### COLLECTED DATA
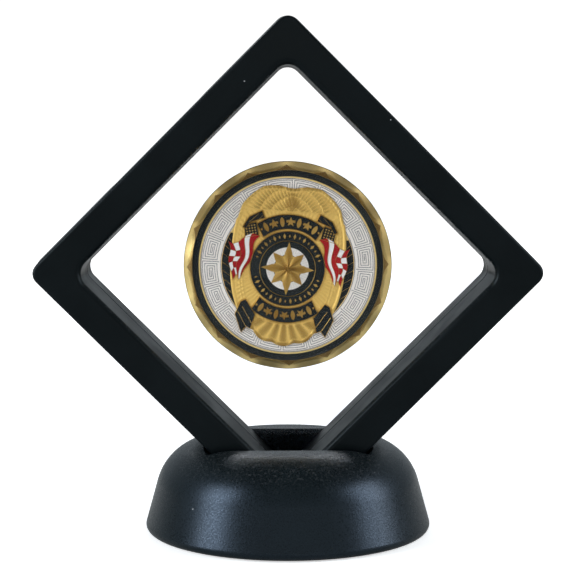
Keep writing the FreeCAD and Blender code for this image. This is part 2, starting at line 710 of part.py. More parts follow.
def drape_stripes(draw, first):
    """Every second stripe of both drapes, from the given one."""
    base = draw.value(FIELD + " + badge_relief")
    height = draw.value("top_relief")
    width = draw.value("drape_stripe")
    length = draw.value("drape_length")
    fall = draw.value("drape_slope")
    limit = draw.value("roundel_outer + inlay_gap")
    keep_out = disc(draw, limit, base, height)
    on_badge = badge_shape(draw, -draw.value("inlay_gap"))
    on_badge.translate(Vector(0, -draw.value("badge_relief"), 0))
    stripes = []
    for side in (-1, 1):
        for i in range(first, STRIPES, 2):
            x0 = side * (draw.value("drape_inner") + i * width)
            x1 = side * (draw.value("drape_inner") + (i + 1) * width)
            top = length / 2 - i * fall / STRIPES
            low = top - length
            corners = [Vector(x0, -base, top), Vector(x1, -base, top - fall / STRIPES),
                       Vector(x1, -base, low - fall / STRIPES), Vector(x0, -base, low)]
            face = Part.Face(Part.makePolygon(corners + corners[:1]))
            stripe = face.extrude(Vector(0, -height, 0)).cut(keep_out).common(on_badge)
            stripes.extend(solid for solid in stripe.Solids if solid.Volume > SLIVER)
    return Part.makeCompound(stripes)


def centre_relief(draw):
    """Eight pointed star in the middle ring."""
    base = draw.value(FIELD + " + badge_relief")
    points = []
    for i in range(2 * STAR_POINTS):
        radius = draw.value("star_valley" if i % 2 else "star_reach")
        angle = math.pi / 2 + i * math.pi / STAR_POINTS
        points.append(Vector(radius * math.cos(angle), -base, radius * math.sin(angle)))
    face = Part.Face(Part.makePolygon(points + points[:1]))
    star = face.extrude(Vector(0, -draw.value("top_relief"), 0))
    return coin_feature(draw, "centre_relief", star)


def make_subparts(draw):
    """All sub-parts, in the order of assembly."""
    front, rear = front_placement(draw), rear_placement(draw)
    return [
        base_shell(draw),
        base_pad(draw),
        rear_frame(draw),
        film_ring(draw, "rear_film_ring", rear),
        film(draw, "rear_film", rear),
        hinge_pin(draw, "hinge_pin_lower", -1),
        hinge_pin(draw, "hinge_pin_upper", 1),
        front_frame(draw),
        film_ring(draw, "front_film_ring", front),
        film(draw, "front_film", front),
        coin_blank(draw),
        annulus(draw, "enamel_ring", "rim_inner", "ridge_outer", FIELD, "inlay_height"),
        key_ring(draw),
        enamel_wedges(draw),
        badge_relief(draw),
        annulus(draw, "enamel_roundel", "roundel_outer", "roundel_inner",
                FIELD + " + badge_relief", "top_relief"),
        centre_relief(draw),
        enamel_banners(draw),
        coin_feature(draw, "enamel_drapes_red", drape_stripes(draw, 0)),
        coin_feature(draw, "enamel_drapes_white", drape_stripes(draw, 1)),
    ]


def check(doc, subparts):
    """Stop if an object failed or a sub-part has no valid shape."""
    for item in doc.Objects:
        if "Invalid" in item.State or "Error" in item.State:
            raise RuntimeError("failed: %s %s" % (item.Name, item.State))
    for item in subparts:
        if item.Shape.isNull() or not item.Shape.isValid() or not item.Shape.Solids:
            raise RuntimeError("no valid shape: " + item.Label)


def main():
    doc = FreeCAD.newDocument("coin_display_frame")
    draw = Drawing(doc, make_sheet(doc))
    subparts = make_subparts(draw)
    doc.recompute()
    check(doc, subparts)
    os.makedirs("parts", exist_ok=True)
    for item in subparts:
        item.Shape.exportStep("parts/%s.step" % item.Label)
        box = item.Shape.optimalBoundingBox()
        print("%-20s solids %d volume %9.2f  x %.2f..%.2f y %.2f..%.2f z %.2f..%.2f" % (
            item.Label, len(item.Shape.Solids), item.Shape.Volume, box.XMin, box.XMax,
            box.YMin, box.YMax, box.ZMin, box.ZMax))


main()
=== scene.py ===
import logging
import math
from dataclasses import dataclass, field
from enum import Enum
from typing import Callable, Iterable, Sequence

import bmesh
import bpy
import numpy as np
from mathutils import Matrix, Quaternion, Vector
from mathutils.geometry import delaunay_2d_cdt


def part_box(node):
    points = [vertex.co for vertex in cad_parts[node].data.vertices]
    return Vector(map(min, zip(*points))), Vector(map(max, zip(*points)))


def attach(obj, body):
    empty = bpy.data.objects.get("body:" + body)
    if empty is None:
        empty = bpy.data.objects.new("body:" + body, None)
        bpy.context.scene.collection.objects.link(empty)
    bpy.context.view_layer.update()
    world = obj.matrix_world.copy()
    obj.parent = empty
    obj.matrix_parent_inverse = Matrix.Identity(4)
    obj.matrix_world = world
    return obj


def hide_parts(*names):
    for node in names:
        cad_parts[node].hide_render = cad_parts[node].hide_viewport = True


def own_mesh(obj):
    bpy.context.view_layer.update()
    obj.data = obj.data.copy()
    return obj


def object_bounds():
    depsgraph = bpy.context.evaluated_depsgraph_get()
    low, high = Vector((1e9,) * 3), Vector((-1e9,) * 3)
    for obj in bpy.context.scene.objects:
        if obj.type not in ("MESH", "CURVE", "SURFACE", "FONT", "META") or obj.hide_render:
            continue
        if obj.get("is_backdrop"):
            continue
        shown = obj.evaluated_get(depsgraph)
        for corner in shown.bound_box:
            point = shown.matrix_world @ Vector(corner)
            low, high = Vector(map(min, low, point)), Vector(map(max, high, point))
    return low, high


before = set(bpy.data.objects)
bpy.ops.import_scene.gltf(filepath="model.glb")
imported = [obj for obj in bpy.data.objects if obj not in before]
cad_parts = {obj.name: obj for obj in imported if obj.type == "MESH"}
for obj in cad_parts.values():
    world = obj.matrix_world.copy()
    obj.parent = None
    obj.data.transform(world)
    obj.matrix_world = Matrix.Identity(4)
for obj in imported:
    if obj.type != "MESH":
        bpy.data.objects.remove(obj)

MM = 0.001
log = logging.getLogger("coin_display")

Point = tuple[float, float]
Colour = tuple[float, float, float]
Height = Callable[[np.ndarray, np.ndarray], np.ndarray]
Place = Callable[[np.ndarray], np.ndarray]

# Sockets of a colour Mix node.
MIX_FACTOR, MIX_FIRST, MIX_SECOND, MIX_RESULT = 0, 6, 7, 2


class Face(Enum):
    """The two faces of the coin and of its holder; the value is the way it looks along Y."""

    FRONT = -1.0
    REAR = 1.0


class Side(Enum):
    """Left or right half of the coin's design, as a sign for X."""

    LEFT = -1.0
    RIGHT = 1.0


# ---------------------------------------------------------------------------------------------
# Shader groups
# ---------------------------------------------------------------------------------------------


class NodeBoard:
    """Short ways to place and join nodes in one tree."""

    def __init__(self, tree: bpy.types.NodeTree) -> None:
        """Keep the tree that the nodes go into."""
        self.tree = tree

    def add(self, kind: str, **values: object) -> bpy.types.Node:
        """Place a node.

        Args:
            kind: The node's type, without "ShaderNode".
            values: Properties of the node, or values of its inputs by name with _ for a space.

        Returns:
            The new node.
        """
        node = self.tree.nodes.new("ShaderNode" + kind)
        for name, value in values.items():
            if hasattr(node, name):
                setattr(node, name, value)
            else:
                node.inputs[name.replace("_", " ")].default_value = value
        return node

    def join(self, source: bpy.types.NodeSocket, target: bpy.types.NodeSocket) -> None:
        """Link two sockets."""
        self.tree.links.new(source, target)

    def math(self, operation: str, first: object, second: object = 0.0, clamp: bool = False
             ) -> bpy.types.NodeSocket:
        """Place a Math node.

        Args:
            operation: The node's operation.
            first: A socket or a number.
            second: A socket or a number.
            clamp: Whether the result stays between 0 and 1.

        Returns:
            The node's result.
        """
        node = self.add("Math", operation=operation, use_clamp=clamp)
        for socket, value in zip(node.inputs, (first, second)):
            if isinstance(value, bpy.types.NodeSocket):
                self.join(value, socket)
            else:
                socket.default_value = value
        return node.outputs[0]

    def spread(self, value: bpy.types.NodeSocket, low: float, high: float, start: float,
               end: float) -> bpy.types.NodeSocket:
        """Map a value smoothly from one range to another.

        Args:
            value: The value to map.
            low: Value that gives start.
            high: Value that gives end.
            start: Result at low.
            end: Result at high.

        Returns:
            The mapped value.
        """
        node = self.add("MapRange", interpolation_type="SMOOTHSTEP", From_Min=low, From_Max=high,
                        To_Min=start, To_Max=end)
        self.join(value, node.inputs["Value"])
        return node.outputs["Result"]

    def around(self, value: bpy.types.NodeSocket, middle: float, reach: float
               ) -> bpy.types.NodeSocket:
        """Map a value from 0 to 1 to a band that reaches as far below a middle as above it."""
        return self.spread(value, 0.0, 1.0, middle - reach, middle + reach)

    def tint(self, factor: bpy.types.NodeSocket, first: Colour | bpy.types.NodeSocket,
             second: Colour | bpy.types.NodeSocket) -> bpy.types.NodeSocket:
        """Mix two colours.

        Args:
            factor: How much of the second colour shows.
            first: Colour at 0, as numbers or a socket.
            second: Colour at 1, as numbers or a socket.

        Returns:
            The mixed colour.
        """
        node = self.add("Mix", data_type="RGBA")
        self.join(factor, node.inputs[MIX_FACTOR])
        for index, value in ((MIX_FIRST, first), (MIX_SECOND, second)):
            if isinstance(value, bpy.types.NodeSocket):
                self.join(value, node.inputs[index])
            else:
                node.inputs[index].default_value = (*value, 1)
        return node.outputs[MIX_RESULT]

    def emboss(self, shader: bpy.types.Node, height: bpy.types.NodeSocket, depth: float) -> None:
        """Bump a shader's surface.

        Args:
            shader: The shader.
            height: The bump's height, about 0 to 1.
            depth: What a height of 1 stands for, in metres.
        """
        bump = self.add("Bump", Distance=depth, Strength=1.0)
        self.join(height, bump.inputs["Height"])
        self.join(bump.outputs[0], shader.inputs["Normal"])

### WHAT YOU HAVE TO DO
Give nothing but the number of lines containing the string "names".

### COMPLETE OUTPUT
2